La fille du Che, le médecin Aleida Guevara, sera à ManiFiesta pour la troisième fois. C’est que la fille ainée du révolutionnaire a encore tellement de choses à dire sur l’impérialisme en Amérique latine, l’héritage de son père, Cuba…
Marxiste, médecin généraliste… Aleida n’a pas hérité que du nom de son père. Médecin à l’hôpital pédiatrique Wiliam Soler à la Havane, directrice du Centre d’études Che Guevara, auteur de plusieurs documentaires… Réduire Aleida Guevara à son nom de famille serait néanmoins une erreur.
Cette mère de deux enfants est avant tout une internationaliste convaincue : « À Cuba, les médecins sont formés avec l’objectif de servir le peuple. »* Cela fait plus de 25 ans qu’elle travaille aux côtés du Mouvement des Sans Terre (MST) au Brésil. « En tant que médecin, je sais qu’une alimentation suffisante est nécessaire, particulièrement pour les enfants.
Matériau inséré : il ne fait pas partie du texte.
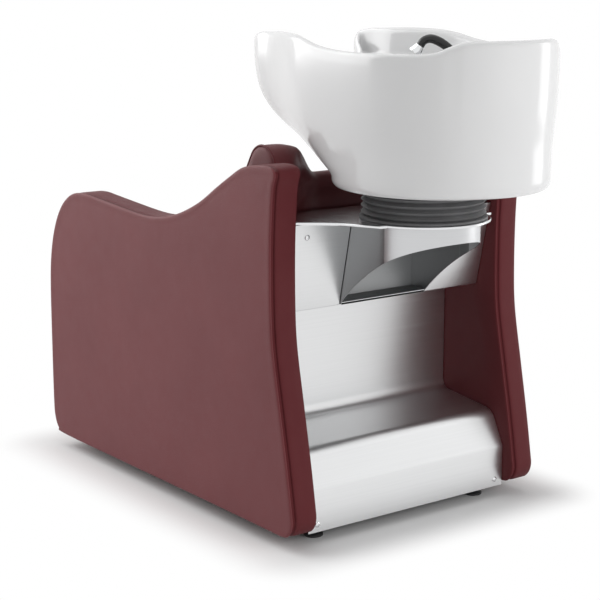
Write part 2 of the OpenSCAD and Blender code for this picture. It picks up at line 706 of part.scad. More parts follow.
// Section of the space between bowl and outer wall, open below, in the row b
function hollow_section(b) = let (v = unit(mouth_xy(b) - rim_xy(b)), z0 = bowl_z - eps,
    top = mouth_z(b) - (abs(b[0]) > 50 ? 3 : 1) * bowl_wall,
    zs = [for (f = [0, 0.3, 0.6, 1]) bowl_turn_z + f * (top - bowl_turn_z)],
    shift = bowl_wall * v)
    concat([up(base_xy(b, 2) + shift, z0)],
        [for (z = zs) wall_point(b, z, 0) + up(shift, 0)],
        [for (k = [3 : -1 : 0])
            let (q = bowl_point(b, (zs[k] - bowl_floor_z) / (mouth_z(b) - bowl_floor_z)))
            [q[0] - shift[0], q[1] - shift[1], zs[k]]],
        [up(floor_xy(b) - shift, z0)]);

module bowl_hollow() {
    reach = 10;
    m = len(bowl_loop);
    skin([for (k = [-reach : reach]) hollow_section(bowl_loop[(k + m) % m])]);
}

module basin() {
    foot = [[0, 16], [3, 7], [9, 2], [18, 0]];
    wall = [0.03, 0.08, 0.14, 0.22, 0.34, 0.5, 0.7, 0.86, 1];
    lip = [[1, 5], [5, 1], [10, 0], [16, 1.5], [21, 6], [24, 14]];
    bowl = [1, 0.93, 0.82, 0.66, 0.5, 0.34, 0.2, 0.09, 0.03, 0];
    color(ceramic) difference() {
        skin(concat(
            [for (f = foot) [for (b = bowl_loop) up(base_xy(b, f[1]), bowl_z + f[0])]],
            [for (w = wall) [for (b = bowl_loop)
                wall_point(b, bowl_turn_z + (rim_z(b) - 12 - bowl_turn_z) * w, 0)]],
            [for (e = lip) [for (b = bowl_loop) lip_point(b, e[0], e[1])]],
            [[for (b = bowl_loop) deck_point(b, 3, 0.88, 7)]],
            [[for (b = bowl_loop) deck_point(b, 10, 0.94, 0)]],
            [for (t = bowl) [for (b = bowl_loop) bowl_point(b, t)]]));
        bowl_hollow();
        translate([0, tilt_y, bowl_z - eps]) cylinder(r = tail_r + hole_gap, h = 4 * bowl_wall, $fn = 60);
        translate([-fitting_x, fitting_y, deck_z])
            cylinder(r = shank_r + hole_gap, h = 4 * bowl_wall, center = true, $fn = 48);
        translate([fitting_x, fitting_y, deck_z])
            cylinder(r = socket_r + hole_gap, h = 4 * bowl_wall, center = true, $fn = 48);
    }
}

// Waste fitting: a flange in the bowl, a tail through the saddle and a back nut
flange_r = 33;
flange_t = 3;
tail_wall = 2.5;
tail_foot = 585;
nut_t = 8;

module waste_fitting() {
    color(steel) translate([0, tilt_y, 0]) difference() {
        union() {
            translate([0, 0, bowl_floor_z + seat_gap])
                cylinder(r1 = flange_r, r2 = flange_r - 3, h = flange_t, $fn = 60);
            translate([0, 0, tail_foot]) cylinder(r = tail_r, h = bowl_floor_z - tail_foot + 1, $fn = 60);
            translate([0, 0, saddle_z - nut_t]) cylinder(r = tail_r + 7, h = nut_t, $fn = 60);
        }
        translate([0, 0, tail_foot - eps])
            cylinder(r = tail_r - tail_wall, h = bowl_z + 4 * bowl_wall - tail_foot, $fn = 60);
    }
}

// Hair strainer that lifts out of the waste
module strainer() {
    strainer_r = tail_r - tail_wall - hole_gap;
    deep = 14;
    cup_wall = 1.5;
    hole_r = 1.6;
    color("#d8dadd") translate([0, tilt_y, bowl_floor_z + flange_t + eps]) difference() {
        union() {
            translate([0, 0, -deep]) cylinder(r = strainer_r, h = deep, $fn = 48);
            cylinder(r = strainer_r + 4, h = 2, $fn = 48);
            cylinder(r = 4, h = 7, $fn = 32);
        }
        translate([0, 0, -deep - 1]) cylinder(r = strainer_r - cup_wall, h = deep + 1 - cup_wall, $fn = 48);
        for (a = [0 : 45 : 315]) rotate(a) translate([strainer_r * 0.55, 0, -deep])
            cylinder(r = hole_r, h = 2 * deep, $fn = 16);
    }
}

// Mixer: body on the deck, a cap that swivels for heat and a lever that lifts for flow
shank_r = 14;
shank_len = 45;
base_h = 5;
barrel_h = 17;
cap_z = deck_z + base_h + barrel_h + soft_gap;
cap_h = 12;
lever_pin_r = 2.5;
lever_z = cap_z + 7;

module mixer_body() {
    color(steel) translate([-fitting_x, fitting_y, deck_z]) {
        translate([0, 0, seat_gap]) cylinder(r = mixer_r + 5, h = base_h - seat_gap, $fn = 60);
        translate([0, 0, seat_gap]) cylinder(r = mixer_r, h = base_h + barrel_h - seat_gap, $fn = 60);
        translate([0, 0, -shank_len]) cylinder(r = shank_r, h = shank_len + 1, $fn = 48);
        translate([0, 0, -bowl_wall - nut_t]) cylinder(r = shank_r + 6, h = nut_t - seat_gap, $fn = 6);
    }
}

module mixer_cap() {
    slot_w = 12;
    color(steel) translate([-fitting_x, fitting_y, cap_z]) {
        difference() {
            cylinder(r = mixer_r - 1, h = cap_h, $fn = 60);
            translate([-slot_w / 2, -mixer_r - 1, 2]) cube([slot_w, mixer_r + 8, cap_h]);
        }
        translate([0, 0, lever_z - cap_z]) rotate([0, 90, 0])
            cylinder(r = lever_pin_r, h = slot_w + 4, center = true, $fn = 24);
    }
}

module mixer_lever() {
    lever_w = 11;
    lever_len = 62;
    hub_r = 4.5;
    color(steel) translate([-fitting_x, fitting_y, lever_z]) difference() {
        union() {
            rotate([0, 90, 0]) cylinder(r = hub_r, h = lever_w, center = true, $fn = 32);
            along_x(lever_w) polygon([[0, 0.5 - hub_r], [-lever_len, 3], [-lever_len - 2, 6],
                [-lever_len + 4, 8.5], [0, hub_r - 0.5]]);
        }
        rotate([0, 90, 0]) cylinder(r = lever_pin_r + run_gap, h = 20, center = true, $fn = 24);
    }
}

// Socket on the deck for the hand shower
socket_r = 13;
socket_top = deck_z + 17;
socket_foot = deck_z - shank_len;

module shower_socket() {
    color(steel) translate([fitting_x, fitting_y, 0]) difference() {
        union() {
            translate([0, 0, deck_z + seat_gap]) cylinder(r = socket_r + 6, h = base_h - seat_gap, $fn = 60);
            translate([0, 0, socket_foot]) cylinder(r = socket_r, h = socket_top - socket_foot, $fn = 60);
        }
        translate([0, 0, socket_foot - eps])
            cylinder(r = stem_r + run_gap, h = socket_top - socket_foot + 2 * eps, $fn = 48);
    }
}

// Hand shower: a stem in the socket, an arched neck and a spray head that looks into the bowl
neck_lift = 5;
neck_route = [[0, 0, 0], [2, -1, 7], [8, -6, 16], [17, -13, 25], [27, -21, 32], [37, -28, 35], [46, -35, 31],
    [51, -39, 22]];
neck_from = [fitting_x, fitting_y, socket_top + neck_lift];

// Ring of points round the route's point i
function neck_ring(i, r) = let (m = len(neck_route),
    d = unit(neck_route[min(i + 1, m - 1)] - neck_route[max(i - 1, 0)]),
    side = unit(cross(d, [0.6, 0.8, 0])), other = cross(side, d))
    [for (k = [0 : 11]) neck_from + neck_route[i] + r * (cos(30 * k) * side - sin(30 * k) * other)];

module hand_shower() {
    stem_foot = socket_foot + 5;
    color(black) {
        skin([for (i = [0 : len(neck_route) - 1]) neck_ring(i, neck_r)]);
        translate([fitting_x, fitting_y, stem_foot])
            cylinder(r = stem_r, h = socket_top + neck_lift + 1 - stem_foot, $fn = 48);
        translate([fitting_x, fitting_y, socket_top + soft_gap])
            cylinder(r = stem_r + 3, h = neck_lift, $fn = 48);
    }
}

module spray_head() {
    m = len(neck_route);
    tip = neck_from + neck_route[m - 1];
    d = unit(neck_route[m - 1] - neck_route[m - 2]);
    cone_h = 12;
    face_h = 4;
    color("#d8dadd") translate(tip) rotate([0, acos(d[2]), atan2(d[1], d[0])]) {
        cylinder(r1 = neck_r + 1, r2 = neck_r + 5, h = cone_h, $fn = 48);
        translate([0, 0, cone_h]) cylinder(r = neck_r + 5, h = face_h, $fn = 48);
    }
}

base_frame();
seat_frame();
rear_frame();
side_board_left();
side_board_right();
side_pad_left();
side_pad_right();
seat_board();
seat_cushion();
front_board();
front_pad();
backrest_board();
backrest_cushion();
lower_rear_cover();
upper_rear_cover();
pocket_tray();
top_plate();
cover_screws();
tilt_fork();
fork_bolts();
tilt_pins();
bellows();
foot_front_left();
foot_front_right();
foot_rear_left();
foot_rear_right();
basin();
tilt_saddle();
waste_fitting();
strainer();
mixer_body();
mixer_cap();
mixer_lever();
shower_socket();
hand_shower();
spray_head();
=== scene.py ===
import math

import bmesh
import bpy
from mathutils import Matrix, Vector, noise


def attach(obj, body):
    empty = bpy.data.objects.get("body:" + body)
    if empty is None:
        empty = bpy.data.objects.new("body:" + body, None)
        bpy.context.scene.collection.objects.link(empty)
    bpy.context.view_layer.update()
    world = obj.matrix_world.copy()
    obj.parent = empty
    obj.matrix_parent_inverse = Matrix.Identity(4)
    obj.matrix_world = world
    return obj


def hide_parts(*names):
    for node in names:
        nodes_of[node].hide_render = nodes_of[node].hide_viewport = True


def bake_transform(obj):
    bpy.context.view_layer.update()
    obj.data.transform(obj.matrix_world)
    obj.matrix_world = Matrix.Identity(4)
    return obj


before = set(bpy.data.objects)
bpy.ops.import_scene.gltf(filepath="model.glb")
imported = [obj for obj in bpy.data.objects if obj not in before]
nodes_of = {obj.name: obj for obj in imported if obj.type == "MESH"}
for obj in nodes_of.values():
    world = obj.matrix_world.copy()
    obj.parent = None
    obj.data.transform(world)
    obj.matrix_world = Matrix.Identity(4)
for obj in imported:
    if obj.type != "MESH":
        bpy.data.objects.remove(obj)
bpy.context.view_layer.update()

MM = 0.001

# Camera at the photograph's place, in metres; the picture is 600 pixels square
PICTURE = 600
CAM_AT = Vector((2.116, 2.757, 1.145))
CAM_TURN = math.radians(143.16)
CAM_PITCH = math.radians(11.87)
FOCAL_PX = 1622.0
SENSOR_MM = 36.0

# Main sizes shared with the part, in metres; the gap between seated pieces is in millimetres
OUTER_X = 0.330
INNER_X = 0.265
COVER_X = 0.264
CUSHION_X = 0.262
SHEET = 0.0015
PLATE_Z = 0.642
PLATE_T = 0.005
TAIL_HOLE_R = 0.036
TILT_Y = 0.343
SKIRT_R = 0.114
SADDLE_Z = 0.704
SEAT_GAP = 0.3
DECK_Z = 0.945
FITTING = Vector((0.080, 0.515, DECK_Z))


def new_object(name, data):
    made = bpy.data.objects.new(name, data)
    bpy.context.scene.collection.objects.link(made)
    return made


def set_all(thing, **values):
    for key, value in values.items():
        setattr(thing, key, value)
    return thing


def make_camera():
    cam = new_object("Camera", bpy.data.cameras.new("Camera"))
    cam.data.sensor_width = SENSOR_MM
    cam.data.lens = FOCAL_PX * SENSOR_MM / PICTURE
    cam.data.clip_end = 100
    cam.location = CAM_AT
    cam.rotation_euler = (math.pi / 2 - CAM_PITCH, 0, CAM_TURN)
    bpy.context.scene.camera = cam


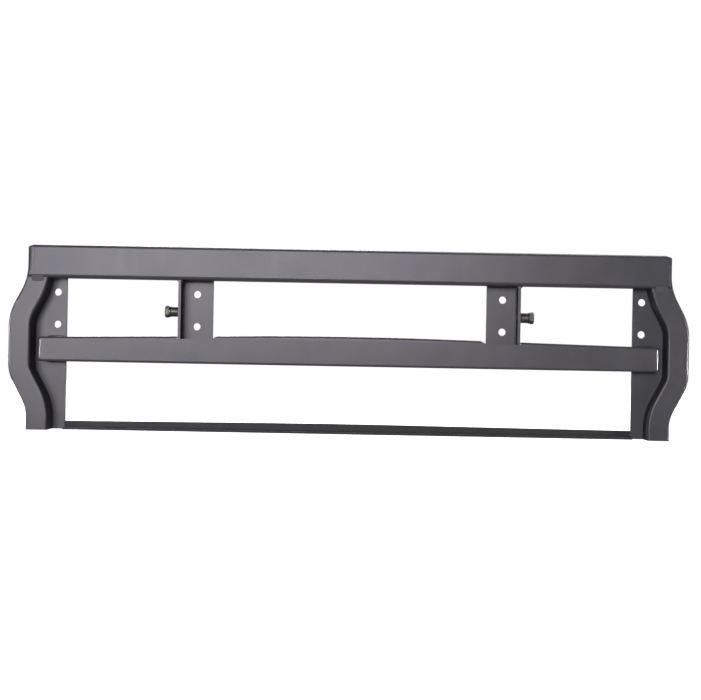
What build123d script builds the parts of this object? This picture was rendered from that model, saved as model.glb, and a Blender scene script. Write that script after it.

La réforme agraire est indispensable pour que notre peuple puisse nourrir sa population, pour que le rêve de posséder ce que nous produisons devienne réalité et que le vol et le pillage de nos ressources naturelles prenne fin. »
Cet internationalisme qui touche les médecins formés à Cuba n’est pas un slogan mais est très concret : « Vous êtes-vous demandé pourquoi l’Organisation mondiale de la santé s’est adressée à mon pays pour demander de l’aide dans la lutte contre l’épidémie d’Ebola ? C’est parce que mon peuple a reçu une éducation fondée sur les valeurs éthiques, la solidarité, la dignité et l’amour. Ces médecins cubains sont allés sur place au risque de leur vie parce que nous sommes conscients que peu importe le sacrifice d’un homme ou d’un peuple si l’enjeu est le sort de l’humanité. »
« Une société centrée sur l’humain »
Sur l’engagement politique à gauche : « Ce qui est important, c’est ce que ressent le peuple. Est-il satisfait de ce qu’il a ? Se sent-il en sécurité ? Comment voit-il son avenir ? Je vis dans une autre société, qui n’est pas parfaite, mais qui est centrée sur l’être humain et nous permet de grandir en tant que tels en apprenant de nos erreurs et en les corrigeant. (…) Peut-être serait-il bon d’analyser le rôle de la prise de conscience populaire de ceux qui se considèrent de gauche. Je m’identifie bien avec le Parti du Travail de Belgique, il est en croissance parce que les gens peuvent palper le changement. »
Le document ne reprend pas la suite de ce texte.